Lucie Greene, director, J. Walter Thompson’s Innovation Group
The combination of augmented reality, 5G, the Internet of Things, and voice-activated devices is transforming the way we interact with the internet.
New internet is like the air around you, a constantly available connected atmosphere. 5G means the connected car will become a moving computer and entertainment consol. Augmented reality will add a virtual layer of information, visualisation, or marketing to any environment or streetscape when we want it. Meanwhile, devices like the Amazon Echo and Apple Homepod mean that, rather than tapping into a laptop, we are already moving beyond buttons to talking with the internet, asking it verbally to add things to our shopping list, getting recipes, and more. We’re interacting with the internet like it’s a living, conversational, sentient, friend.
Josh Bullmore, chief strategy officer, Leo Burnett
Increasing automation of the high street will create winners and losers. Most retailers are embedding tech in their retail experiences to improve efficiency, but this creates an increasingly impersonal experience. Some people prefer not to look another human in the eye, but even they will inevitably feel a detachment from those brands over time.
The smart brands will be the ones that don’t simply use this tech to create efficiency. Rather, they will use it to free up their staff to welcome, greet, help and smile. If done well, it will be more rewarding for customers and staff alike – and more rewarding for those businesses as a result.
Johnny Hornby, founder, The&Partnership
This year will see clients demand a different kind of relationship with their agencies. The traditional set-up, with multiple specialist agencies working together on a brand, is just too unwieldy to meet modern marketing challenges.
Whether it’s making sense of the vast array of data now available, reaching ad-avoiding digital audiences effectively, or meeting demands of influential procurement teams, the old way is too siloed, too slow, too expensive.
This is bad news for the established holding companies – their complex multi-agency, multi-office, multi-market model looks increasingly anachronistic. Once a barrier to entry, it’s now an invitation to challenger brands with a different solution.
Martin Woolley, chief executive, The Specialist Works
2018 will see the continued rise of the independents in the media industry. Network media agencies are under fire from all sides as clients demand transparency, neutral planning, and agility. Many brands are saying enough is enough and bringing digital disciplines in-house.
Meanwhile, the independent media agency sector is capitalising on this by putting an emphasis on client service, and openness – living the “spend it as if it’s your own” mantra. No surprise that £150m more in billings has migrated from network agencies to independents in 2017.
If the reputation of the media planning and buying industry is to turn around in 2019, it’s the specialist knowledge and client-first attitude of the independents that will be the driver.

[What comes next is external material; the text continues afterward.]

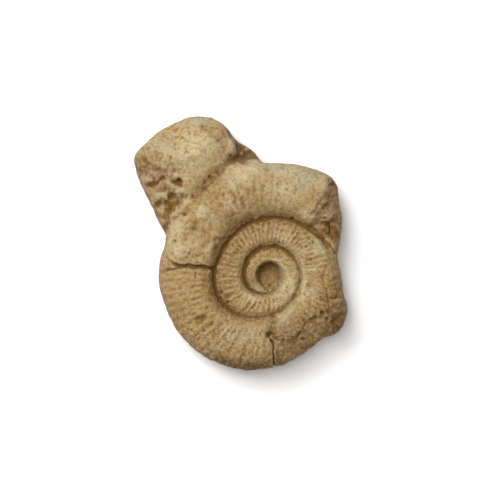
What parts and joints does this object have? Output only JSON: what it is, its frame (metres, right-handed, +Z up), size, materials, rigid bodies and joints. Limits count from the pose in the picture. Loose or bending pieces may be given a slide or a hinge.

Jonas Twitchen, lead strategist, Rufus Leonard
In terms of trends within our industry, it will be interesting to see how the acquisition of many smaller agencies by larger multinationals plays out.
Karmarama, Fjord, Idea Couture, Fahrenheit 212, Market Gravity, and many others have been snapped up in the past year or two by big players.
It takes time for a good integration to deliver fruit, and for a bad one to drive everyone running from the building. This is significant because we expect upstart agencies to deliver fresh-thinking into our industry.
If the acquisitions prove effective then we can expect the combined entities to wield awesome power and deliver powerful new marketing solutions. If they prove ineffective, the big players will still be trotting out the same old stuff, and the brightest refugees from “consultancy culture” will look for new places to contribute to our industry.